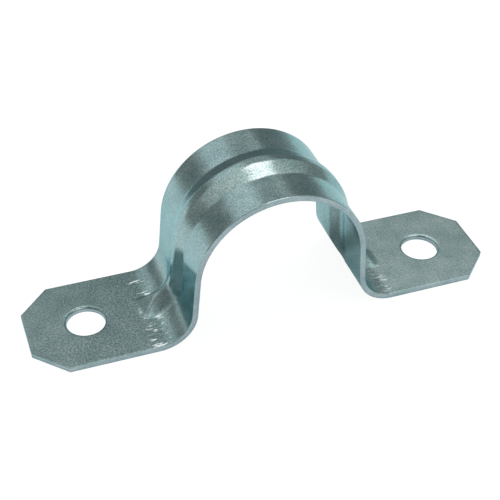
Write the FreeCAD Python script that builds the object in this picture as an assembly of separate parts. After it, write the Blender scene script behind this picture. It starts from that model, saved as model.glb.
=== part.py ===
"""Two-hole conduit strap for 3/4 inch thin-wall steel conduit.

One strip of zinc-plated sheet steel, pressed in one blow: a saddle over the
conduit, two legs that lean out a little, a soft bend at each foot and two
flat ears with a screw hole each. A stiffening rib stands proud along the
middle of the saddle and the legs, and a short gusset crosses each foot bend.

Millimetres, +Z up. X runs from ear to ear and Y along the conduit. The
origin lies under the middle of the strap, on the plane that the ears rest on.
"""

import FreeCAD, Part
import math
import os

from FreeCAD import Vector

# The conduit that the strap holds
conduit_diameter = 23.4

# The blank: a sheared strip of 22 gauge sheet
sheet = 0.85
strip_width = 16.8
corner_cut = 4.4

# The bends, measured on the face away from the wall
leg_lean = 4.4
leg_straight = 5.8
foot_bend_radius = 4.7

# The flat ears and their screw holes
ear_length = 17.06
hole_from_tip = 8.5
hole_diameter = 5.5
hole_rim_round = 0.3

# The rib along the middle
rib_foot_width = 6.0
rib_crest_width = 1.4
rib_height = 0.7
rib_crest_round = 3.0
rib_foot_round = 0.8

# The gusset across each foot bend, a roof that a slightly crowned plane cuts off
gusset_width = 4.3
gusset_rise = 1.75
gusset_slope = 43.5
gusset_crown_radius = 6.0
gusset_foot_round = 0.4

# How far a forming solid reaches past the faces that it has to cross
reach = 1.0

# Two places closer than this are the same place
touch = 0.002

# Worked out from the sizes above
lean = math.radians(leg_lean)
sweep = math.radians(90.0 - leg_lean)
saddle_radius = conduit_diameter / 2.0 + sheet
arch_drop = saddle_radius * (1.0 - math.cos(sweep))
leg_drop = leg_straight * math.sin(sweep)
foot_drop = foot_bend_radius * (1.0 - math.cos(sweep))
band_top = sheet + arch_drop + leg_drop + foot_drop
axis_height = band_top - saddle_radius
rib_slope = math.atan2(rib_height, (rib_foot_width - rib_crest_width) / 2.0)
flank_slope = math.radians(gusset_slope)


def side_point(x, z):
    """A point of the side view, on the middle plane of the strip."""
    return Vector(x, 0.0, z)


def at_angle(centre, radius, angle):
    """The point on a round stretch, with the angle taken from straight up."""
    return centre + Vector(radius * math.sin(angle), 0.0, radius * math.cos(angle))


# The side view of the right half, on the outer skin
saddle_centre = side_point(0.0, axis_height)
leg_along = Vector(math.cos(sweep), 0.0, -math.sin(sweep))
leg_outward = Vector(math.sin(sweep), 0.0, math.cos(sweep))
leg_top = at_angle(saddle_centre, saddle_radius, sweep)
leg_foot = leg_top + leg_along * leg_straight
bend_centre = leg_foot + leg_outward * foot_bend_radius
half_length = bend_centre.x + ear_length
hole_offset = half_length - hole_from_tip


def mirrored(point):
    """The same point on the left half."""
    return Vector(-point.x, point.y, point.z)


def bent_line(depth):
    """The edges of one skin from ear to ear, depth below the outer one."""
    radius = saddle_radius - depth
    bend = foot_bend_radius + depth
    into = leg_outward * -depth
    foot_middle = at_angle(bend_centre, -bend, sweep / 2.0)
    foot_end = bend_centre - Vector(0.0, 0.0, bend)
    half = [leg_top + into, leg_foot + into, foot_middle, foot_end]
    tip = side_point(half_length, foot_end.z)
    top, foot, middle, end = half
    crown = at_angle(saddle_centre, radius, 0.0)
    return [
        Part.makeLine(mirrored(tip), mirrored(end)),
        Part.Arc(mirrored(end), mirrored(middle), mirrored(foot)).toShape(),
        Part.makeLine(mirrored(foot), mirrored(top)),
        Part.Arc(mirrored(top), crown, top).toShape(),
        Part.makeLine(top, foot),
        Part.Arc(foot, middle, end).toShape(),
        Part.makeLine(end, tip),
    ]


def under_skin(depth, floor):
    """All that lies under one skin, down to the floor, over the strip's width."""
    edges = bent_line(depth)
    first = edges[0].Vertexes[0].Point
    last = edges[-1].Vertexes[-1].Point
    low_left = side_point(first.x, floor)
    low_right = side_point(last.x, floor)
    edges.append(Part.makeLine(last, low_right))
    edges.append(Part.makeLine(low_right, low_left))
    edges.append(Part.makeLine(low_left, first))
    side = Part.Face(Part.Wire(edges))
    side.translate(Vector(0.0, -strip_width / 2.0, 0.0))
    return side.extrude(Vector(0.0, strip_width, 0.0))


def rib_section(depth):
    """The rib's cross-section at the crown, depth below the outer skin."""
    narrowing = depth * math.tan(rib_slope / 2.0)
    base = saddle_radius - depth
    crest = base + rib_height
    half_crest = rib_crest_width / 2.0 - narrowing
    half_foot = rib_foot_width / 2.0 - narrowing + reach / math.tan(rib_slope)
    low = base - reach
    soft = rib_crest_round - depth
    run = soft * math.tan(rib_slope / 2.0)
    rise = soft * (1.0 - math.cos(rib_slope / 2.0))
    middle_y = half_crest - run + soft * math.sin(rib_slope / 2.0)

    def point(y, radius):
        return Vector(0.0, y, axis_height + radius)

    right = [
        point(half_crest - run, crest),
        point(middle_y, crest - rise),
        point(half_crest + run * math.cos(rib_slope), crest - run * math.sin(rib_slope)),
        point(half_foot, low),
    ]
    left = [Vector(0.0, -p.y, p.z) for p in right]
    return Part.Wire([
        Part.makeLine(left[3], left[2]),
        Part.Arc(left[2], left[1], left[0]).toShape(),
        Part.makeLine(left[0], right[0]),
        Part.Arc(right[0], right[1], right[2]).toShape(),
        Part.makeLine(right[2], right[3]),
        Part.makeLine(right[3], left[3]),
    ])


def rib(depth):
    """The rib over the saddle and straight on down both legs."""
    across = Vector(0.0, 1.0, 0.0)
    section = Part.Face(rib_section(depth))
    start = section.copy()
    start.rotate(saddle_centre, across, -math.degrees(sweep))
    saddle = start.revolve(saddle_centre, across, 2.0 * math.degrees(sweep))
    run = leg_straight + foot_bend_radius / 2.0 + sheet
    end = section.copy()
    end.rotate(saddle_centre, across, math.degrees(sweep))
    right_leg = end.extrude(leg_along * run)
    left_leg = start.extrude(mirrored(leg_along) * run)
    return saddle.fuse([right_leg, left_leg])


def gusset_half_foot(depth):
    """Half the gusset's width where it leaves the skin."""
    return gusset_width / 2.0 - depth * math.tan(flank_slope / 2.0)


def gusset_roof(depth):
    """The roof that follows the foot bend and the ear at one height."""
    half_foot = gusset_half_foot(depth)
    buried = sheet / 2.0
    half_low = half_foot + buried / math.tan(flank_slope)
    ridge = half_foot * math.tan(flank_slope)
    top = bend_centre - Vector(0.0, 0.0, foot_bend_radius + depth - ridge)
    low = bend_centre - Vector(0.0, 0.0, foot_bend_radius + depth + buried)
    right = low + Vector(0.0, half_low, 0.0)
    left = low - Vector(0.0, half_low, 0.0)
    section = Part.Face(Part.makePolygon([left, right, top, left]))
    over_ear = section.extrude(Vector(ear_length / 4.0, 0.0, 0.0))
    over_bend = section.revolve(bend_centre, Vector(0.0, 1.0, 0.0), math.degrees(sweep))
    return over_bend.fuse(over_ear)


def gusset_cut(depth):
    """All that lies under the crowned plane across the corner of one foot bend."""
    crest_radius = foot_bend_radius - gusset_rise + depth
    corner = at_angle(bend_centre, -crest_radius, sweep / 2.0)
    along = Vector(math.cos(sweep / 2.0), 0.0, -math.sin(sweep / 2.0))
    inward = Vector(-math.sin(sweep / 2.0), 0.0, -math.cos(sweep / 2.0))
    radius = gusset_crown_radius - depth
    half_width = gusset_width / 2.0 + reach
    fall = radius - math.sqrt(radius * radius - half_width * half_width)
    start = corner - along * (foot_bend_radius + reach)
    side = Vector(0.0, half_width, 0.0)
    deep = inward * (foot_bend_radius + reach)
    section = Part.Face(Part.Wire([
        Part.Arc(start + inward * fall - side, start, start + inward * fall + side).toShape(),
        Part.makeLine(start + inward * fall + side, start + deep + side),
        Part.makeLine(start + deep + side, start + deep - side),
        Part.makeLine(start + deep - side, start + inward * fall - side),
    ]))
    return section.extrude(along * (2.0 * foot_bend_radius + 2.0 * reach))


def gusset(depth, side):
    """The gusset across one foot bend."""
    bar = gusset_roof(depth).common(gusset_cut(depth)).removeSplitter()
    if side < 0:
        bar = bar.mirror(Vector(0.0, 0.0, 0.0), Vector(1.0, 0.0, 0.0))
    return bar


def middle_of(edge):
    """The point half-way along an edge."""
    return edge.valueAt((edge.FirstParameter + edge.LastParameter) / 2.0)


def rib_foot_edges(body, depth):
    """The long creases where the slopes of the rib leave the skin."""
    half_foot = rib_foot_width / 2.0 - depth * math.tan(rib_slope / 2.0)
    found = []
    for edge in body.Edges:
        long_enough = edge.Length > leg_straight / 2.0
        at_foot = abs(abs(middle_of(edge).y) - half_foot) < touch
        if long_enough and at_foot:
            found.append(edge)
    return found


def gusset_foot_edges(body):
    """The creases on the outer skin where a gusset leaves the bend and the ear."""
    found = []
    for edge in body.Edges:
        middle = middle_of(edge)
        from_bend = math.hypot(abs(middle.x) - bend_centre.x, middle.z - bend_centre.z)
        on_bend = abs(from_bend - foot_bend_radius) < touch
        on_ear = abs(middle.z - sheet) < touch and abs(middle.x) < half_length - ear_length / 2.0
        near = abs(middle.y) < gusset_half_foot(0.0) + touch and abs(middle.x) > leg_top.x
        if near and (on_bend or on_ear):
            found.append(edge)
    return found


def pressed(depth, floor):
    """Everything under one skin once the rib and the gussets are pressed in."""
    body = under_skin(depth, floor)
    body = body.fuse([rib(depth), gusset(depth, 1), gusset(depth, -1)]).removeSplitter()
    return body.makeFillet(rib_foot_round + depth, rib_foot_edges(body, depth))


def plan_outline():
    """The blank seen from above, a strip with its four corners cut off."""
    end = half_length
    side = strip_width / 2.0
    corners = [
        (-end, -side + corner_cut),
        (-end + corner_cut, -side),
        (end - corner_cut, -side),
        (end, -side + corner_cut),
        (end, side - corner_cut),
        (end - corner_cut, side),
        (-end + corner_cut, side),
        (-end, side - corner_cut),
    ]
    points = [Vector(x, y, -reach) for x, y in corners]
    points.append(points[0])
    blank = Part.Face(Part.makePolygon(points))
    return blank.extrude(Vector(0.0, 0.0, band_top + rib_height + 2.0 * reach))


def hole(side):
    """The cutter for one screw hole, with the soft rim that the punch leaves."""
    radius = hole_diameter / 2.0
    wide = radius + hole_rim_round
    rim_centre = side_point(wide, sheet - hole_rim_round)
    rim_middle = at_angle(rim_centre, hole_rim_round, math.radians(-45.0))
    straight_top = side_point(radius, sheet - hole_rim_round)
    flared_top = side_point(wide, sheet)
    above = sheet + reach
    half = Part.Wire([
        Part.makeLine(side_point(0.0, -reach), side_point(radius, -reach)),
        Part.makeLine(side_point(radius, -reach), straight_top),
        Part.Arc(straight_top, rim_middle, flared_top).toShape(),
        Part.makeLine(flared_top, side_point(wide, above)),
        Part.makeLine(side_point(wide, above), side_point(0.0, above)),
        Part.makeLine(side_point(0.0, above), side_point(0.0, -reach)),
    ])
    cutter = Part.Face(half).revolve(Vector(0.0, 0.0, 0.0), Vector(0.0, 0.0, 1.0), 360.0)
    cutter.translate(Vector(side * hole_offset, 0.0, 0.0))
    return cutter


def strap():
    """The whole strap."""
    outer = pressed(0.0, 0.0)
    outer = outer.makeFillet(gusset_foot_round, gusset_foot_edges(outer))
    body = outer.cut(pressed(sheet, -2.0 * reach))
    body = body.common(plan_outline())
    body = body.cut([hole(1), hole(-1)])
    return body.removeSplitter()


os.makedirs("parts", exist_ok=True)
strap().exportStep("parts/strap.step")
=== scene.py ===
"""A two-hole conduit strap of zinc-plated sheet steel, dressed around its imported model.

The strap is one pressed strip, and it is drawn here as the press makes it: the
strip is bent row by row, holed and cornered, the rib and the gussets are pressed
up out of it, it gets its thickness, and then its sheared edges are finished.
"""

import math

import bpy
from mathutils import Matrix, Vector, noise


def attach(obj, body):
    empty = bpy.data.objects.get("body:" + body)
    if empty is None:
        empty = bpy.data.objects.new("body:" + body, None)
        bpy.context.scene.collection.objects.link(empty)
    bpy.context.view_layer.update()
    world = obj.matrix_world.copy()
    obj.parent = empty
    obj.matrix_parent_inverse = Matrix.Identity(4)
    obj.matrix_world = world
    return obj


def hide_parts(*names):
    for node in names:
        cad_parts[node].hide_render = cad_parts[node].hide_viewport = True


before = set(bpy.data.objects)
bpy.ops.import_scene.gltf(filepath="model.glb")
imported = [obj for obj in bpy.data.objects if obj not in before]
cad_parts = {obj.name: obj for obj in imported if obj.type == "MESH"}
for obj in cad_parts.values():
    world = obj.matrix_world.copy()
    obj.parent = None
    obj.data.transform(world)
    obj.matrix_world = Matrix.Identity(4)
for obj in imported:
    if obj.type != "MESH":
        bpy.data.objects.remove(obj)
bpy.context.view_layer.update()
mm = 0.001


# The bent strip
# One strip of 22 gauge steel, bent over a round saddle, down two legs that
# lean out a little, and out again at each foot into a flat ear. The right half
# is drawn from the crown down, and the left half is its mirror image.

sheet = 0.85 * mm
strip_width = 16.8 * mm
saddle_radius = 11.7 * mm + sheet
leg_lean = math.radians(4.4)
leg_straight = 5.8 * mm
foot_bend_radius = 4.7 * mm
ear_length = 17.06 * mm

# How far apart the rows of the mesh lie on each stretch, and its columns
saddle_row = 0.32 * mm
foot_row = 0.2 * mm
ear_row = 0.4 * mm
column = 0.2 * mm

sweep = math.radians(90.0) - leg_lean
foot_drop = foot_bend_radius * (1.0 - math.cos(sweep))
leg_drop = leg_straight * math.sin(sweep)
saddle_axis = Vector((0.0, 0.0, sheet + foot_drop + leg_drop - saddle_radius * math.cos(sweep)))
crown = saddle_axis + Vector((0.0, 0.0, saddle_radius))
leg_along = Vector((math.cos(sweep), 0.0, -math.sin(sweep)))
leg_outward = Vector((math.sin(sweep), 0.0, math.cos(sweep)))
leg_top = saddle_axis + leg_outward * saddle_radius
leg_foot = leg_top + leg_along * leg_straight
bend_centre = leg_foot + leg_outward * foot_bend_radius
half_length = bend_centre.x + ear_length


def pick(piece, part, wanted):
    """Selects in edit mode the piece's vertices, edges or faces that wanted(element) accepts."""
    bpy.ops.object.mode_set(mode="EDIT")
    bpy.ops.mesh.select_mode(type=part)
    bpy.ops.mesh.select_all(action="DESELECT")
    bpy.ops.object.mode_set(mode="OBJECT")
    elements = {"VERT": piece.data.vertices, "EDGE": piece.data.edges, "FACE": piece.data.polygons}
    for element in elements[part]:
        element.select = wanted(element)
    bpy.ops.object.mode_set(mode="EDIT")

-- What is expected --
Return the lines from the line with "outer = pressed(0.0, 0.0)" through the line with "obj.data.transform(world)", inclusive, exactly as they stand, and nothing else.

-- Expected output --
    outer = pressed(0.0, 0.0)
    outer = outer.makeFillet(gusset_foot_round, gusset_foot_edges(outer))
    body = outer.cut(pressed(sheet, -2.0 * reach))
    body = body.common(plan_outline())
    body = body.cut([hole(1), hole(-1)])
    return body.removeSplitter()


os.makedirs("parts", exist_ok=True)
strap().exportStep("parts/strap.step")
=== scene.py ===
"""A two-hole conduit strap of zinc-plated sheet steel, dressed around its imported model.

The strap is one pressed strip, and it is drawn here as the press makes it: the
strip is bent row by row, holed and cornered, the rib and the gussets are pressed
up out of it, it gets its thickness, and then its sheared edges are finished.
"""

import math

import bpy
from mathutils import Matrix, Vector, noise


def attach(obj, body):
    empty = bpy.data.objects.get("body:" + body)
    if empty is None:
        empty = bpy.data.objects.new("body:" + body, None)
        bpy.context.scene.collection.objects.link(empty)
    bpy.context.view_layer.update()
    world = obj.matrix_world.copy()
    obj.parent = empty
    obj.matrix_parent_inverse = Matrix.Identity(4)
    obj.matrix_world = world
    return obj


def hide_parts(*names):
    for node in names:
        cad_parts[node].hide_render = cad_parts[node].hide_viewport = True


before = set(bpy.data.objects)
bpy.ops.import_scene.gltf(filepath="model.glb")
imported = [obj for obj in bpy.data.objects if obj not in before]
cad_parts = {obj.name: obj for obj in imported if obj.type == "MESH"}
for obj in cad_parts.values():
    world = obj.matrix_world.copy()
    obj.parent = None
    obj.data.transform(world)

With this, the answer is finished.